Module 3: Execution and Performance Management

  • Throttle scan concurrency and bandwidth usage to prevent network saturation or application degradation.
  • Monitor scanner health and job completion rates to detect timeouts, authentication failures, or infrastructure issues.
  • Handle scan interruptions by determining whether to resume, retry, or reschedule based on data completeness.
  • Address false negatives caused by network filtering, WAF interference, or host-based firewall rules.
  • Log and track scanner activity for audit purposes, including start/end times, IPs scanned, and user triggers.
  • Coordinate with operations teams to avoid conflicts with patching, backups, or system migrations.

Module 4: Data Normalization and Vulnerability Triage

  • Map findings from multiple scanners into a unified format using CVE, CVSS, and asset identifiers.
  • De-duplicate results across scans and tools to prevent inflated risk metrics.
  • Filter out known false positives based on environment-specific configurations (e.g., registry settings, patch backports).
  • Apply context-aware prioritization using factors like exposure, exploit availability, and asset criticality.
  • Assign ownership of vulnerabilities to system administrators or application teams using asset tagging.
  • Document exceptions for vulnerabilities that cannot be remediated due to technical or business constraints.

Module 5: Risk Validation and Exploitability Assessment

  • Determine whether detected vulnerabilities are exploitable in the current network context (e.g., behind firewall, no authentication bypass).
  • Correlate vulnerability data with threat intelligence feeds to identify actively exploited CVEs.
  • Conduct limited manual verification on critical findings to confirm exploit paths and impact.
  • Assess compensating controls (e.g., EDR, segmentation) that may reduce the effective risk of a finding.
  • Use exploit prediction scoring systems (EPSS) to supplement CVSS in prioritization workflows.
  • Document proof-of-concept evidence for high-risk items to support remediation urgency.
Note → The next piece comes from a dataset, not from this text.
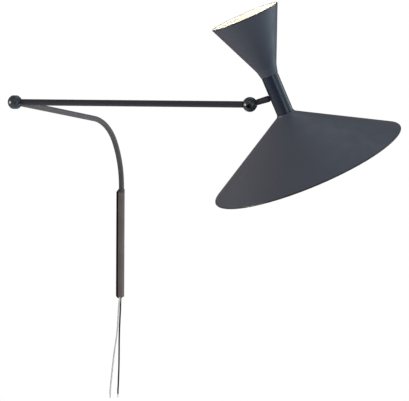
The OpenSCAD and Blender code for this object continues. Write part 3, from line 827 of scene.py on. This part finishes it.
def make_bulb(name, end):
    """A capsule bulb: lit envelope, base and two straight pins."""
    placing = end @ Matrix.Translation((0, 0, BULB_FLOOR))
    glass = turned(name + "_envelope", envelope_outline(), placing, SMALL_TURN_STEPS)
    envelope = new_piece(name + "_envelope", glass, "head", [MATERIALS["bulb_glass"]])
    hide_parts(name)
    base = turned(name + "_base", base_outline(), placing, SMALL_TURN_STEPS)
    new_piece(name + "_base", base, "head", [MATERIALS["holder_ceramic"]])
    pins = []
    for side in (-PIN_SPACING / 2, PIN_SPACING / 2):
        pins.append([placing @ Vector((side, 0, height)) for height in PIN_HEIGHTS])
    pin_mesh = swept(name + "_pins", pins, PIN_D / 2)
    new_piece(name + "_pins", pin_mesh, "head", [MATERIALS["bare_steel"]])


for name, end in (("upper", HEAD), ("lower", HEAD_DOWN)):
    make_holder(name + "_lampholder", end)
    make_bulb(name + "_bulb", end)

# ---------- Light, background and floor ----------

MIDDLE = (cad_box[0] + cad_box[1]) / 2
RIGHT = Vector((math.cos(CAMERA_AZIMUTH), -math.sin(CAMERA_AZIMUTH), 0))
TOWARDS = Vector((-math.sin(CAMERA_AZIMUTH), -math.cos(CAMERA_AZIMUTH), 0))
SHADE_MIDDLE = HEAD_DOWN @ Vector((0, 0, NECK_LEN / 2 + LOWER_SHADE["height"] / 2))
FLOOR_DROP = 0.65
FLOOR_RADIUS = 2.1
FLOOR_SIDES = 128
FLOOR_COLOUR = (0.94, 0.96, 0.98, 1)
FLOOR_ROUGHNESS = 0.9
# A faint glow of its own keeps the floor pale outside the softboxes' reach
FLOOR_GLOW_COLOUR = (1.0, 0.97, 0.95, 1)
FLOOR_GLOW = 0.34
# Name, then metres right, towards the camera and up from the object's middle, width, height,
# watts and colour
SOFT_LIGHTS = [
    ("high_front_light", 0.0, 1.5, 1.4, 1.0, 1.0, 4.4, (0.68, 0.90, 1.0)),
    ("right_front_light", 1.2, 1.4, 0.2, 0.7, 1.2, 5.4, (0.70, 0.90, 1.0)),
    ("right_light", 1.6, 0.35, 0.2, 0.6, 1.4, 3.4, (0.68, 0.90, 1.0)),
    ("right_back_light", 1.5, -0.45, 0.2, 0.6, 1.4, 8.5, (0.78, 0.94, 1.0)),
    ("top_light", 0.3, -0.3, 1.6, 1.2, 1.0, 4.5, (0.78, 0.92, 1.0)),
]
# A narrow warm beam on the left sides of the shades
LEFT_BEAM = ("left_beam", -1.5, 0.3, 0.1, 0.3, 0.3, 0.6, (1.0, 0.88, 0.76))
LEFT_BEAM_SPREAD = math.radians(28)
# The even fill is weakest from low behind the object and strongest from high in front of it
FILL_COLOUR = (1.0, 0.89, 0.78, 1)
FILL_WEAKEST = 0.18
FILL_STRONGEST = 0.33
FILL_RISE = 0.7
FILL_TOWARDS = (TOWARDS + UP * FILL_RISE).normalized()
# It changes from minus this cosine of the angle to that direction up to this cosine
FILL_CHANGE = 0.6


def make_light(name, right, towards, up, width, height, watts, colour, aim=MIDDLE, spread=math.pi):
    """One softbox that faces the object's middle, or a narrower beam at a part of it."""
    data = bpy.data.lights.new(name, "AREA")
    data.shape = "RECTANGLE"
    data.size = width
    data.size_y = height
    data.energy = watts
    data.color = colour
    data.spread = spread
    light = bpy.data.objects.new(name, data)
    place = MIDDLE + RIGHT * right + TOWARDS * towards + UP * up
    light.location = place
    light.rotation_euler = (place - aim).to_track_quat("Z", "Y").to_euler()
    bpy.context.scene.collection.objects.link(light)


def make_background():
    """White to the camera, and a dim even fill for the object."""
    world = bpy.data.worlds.new("studio")
    bpy.context.scene.world = world
    world.use_nodes = True
    tree = world.node_tree
    tree.nodes.clear()
    seen = add_node(tree, "ShaderNodeLightPath")
    sky = add_node(tree, "ShaderNodeTexCoord")
    facing = add_node(tree, "ShaderNodeVectorMath", operation="DOT_PRODUCT")
    tree.links.new(sky.outputs["Generated"], facing.inputs[0])
    facing.inputs[1].default_value = FILL_TOWARDS
    level = between(tree, facing.outputs["Value"], -FILL_CHANGE, FILL_CHANGE, FILL_WEAKEST, FILL_STRONGEST)
    fill = add_node(tree, "ShaderNodeBackground", {"Color": FILL_COLOUR, "Strength": level})
    white = add_node(tree, "ShaderNodeBackground", {"Color": (1, 1, 1, 1), "Strength": 1.0})
    either = add_node(tree, "ShaderNodeMixShader", {0: seen.outputs["Is Camera Ray"]})
    tree.links.new(fill.outputs[0], either.inputs[1])
    tree.links.new(white.outputs[0], either.inputs[2])
    output = add_node(tree, "ShaderNodeOutputWorld")
    tree.links.new(either.outputs[0], output.inputs["Surface"])
    view = bpy.context.scene.view_settings
    view.view_transform = "Standard"
    view.look = "None"


def make_floor():
    """A round pale floor, well below the leads."""
    form = bmesh.new()
    bmesh.ops.create_circle(form, cap_ends=True, segments=FLOOR_SIDES, radius=FLOOR_RADIUS)
    mesh = bpy.data.meshes.new("floor")
    form.to_mesh(mesh)
    form.free()
    floor = bpy.data.objects.new("floor", mesh)
    floor.location = (MIDDLE.x, MIDDLE.y, cad_box[0].z - FLOOR_DROP)
    bpy.context.scene.collection.objects.link(floor)
    material, _, shader = new_material("pale_floor")
    shader.inputs["Base Color"].default_value = FLOOR_COLOUR
    shader.inputs["Roughness"].default_value = FLOOR_ROUGHNESS
    shader.inputs["Emission Color"].default_value = FLOOR_GLOW_COLOUR
    shader.inputs["Emission Strength"].default_value = FLOOR_GLOW
    mesh.materials.append(material)


for light in SOFT_LIGHTS:
    make_light(*light)
make_light(*LEFT_BEAM, aim=SHADE_MIDDLE, spread=LEFT_BEAM_SPREAD)
make_background()
make_floor()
Module 6: Remediation Workflow Integration

  • Integrate vulnerability findings into existing ticketing systems (e.g., Jira, ServiceNow) with standardized fields.
  • Define SLAs for remediation based on severity, asset criticality, and regulatory timelines.
  • Negotiate patching windows with application owners for systems requiring downtime.
  • Track remediation progress and follow up on overdue tickets with escalation procedures.
  • Validate fix implementation by requiring rescan or evidence submission before closure.
  • Manage exceptions and risk acceptances through formal approval workflows with documented justification.

Module 7: Reporting, Metrics, and Continuous Improvement

  • Generate executive reports showing trends in vulnerability density, mean time to remediate, and exposure reduction.
  • Produce technical reports for IT teams with detailed remediation steps and affected hosts.
  • Measure scanner coverage percentage and identify persistent blind spots in the environment.
  • Conduct periodic reviews of scanning policies to adapt to infrastructure changes or new threats.
  • Benchmark performance against industry standards or peer organizations using normalized metrics.
  • Refine scanning scope, frequency, and configuration based on feedback from operations and security teams.

Module 8: Compliance and Governance Alignment

  • Map scan results to regulatory frameworks (e.g., PCI DSS, HIPAA, NIST) for compliance evidence.
  • Document scanning procedures and retention policies to satisfy audit requirements.
  • Ensure data handling practices comply with privacy regulations when storing vulnerability details.
  • Define roles and responsibilities for scanning operations, review, and remediation in governance models.
  • Conduct periodic access reviews for scanner administrative accounts and report distribution lists.
  • Retain historical scan data for required durations to support forensic investigations and trend analysis.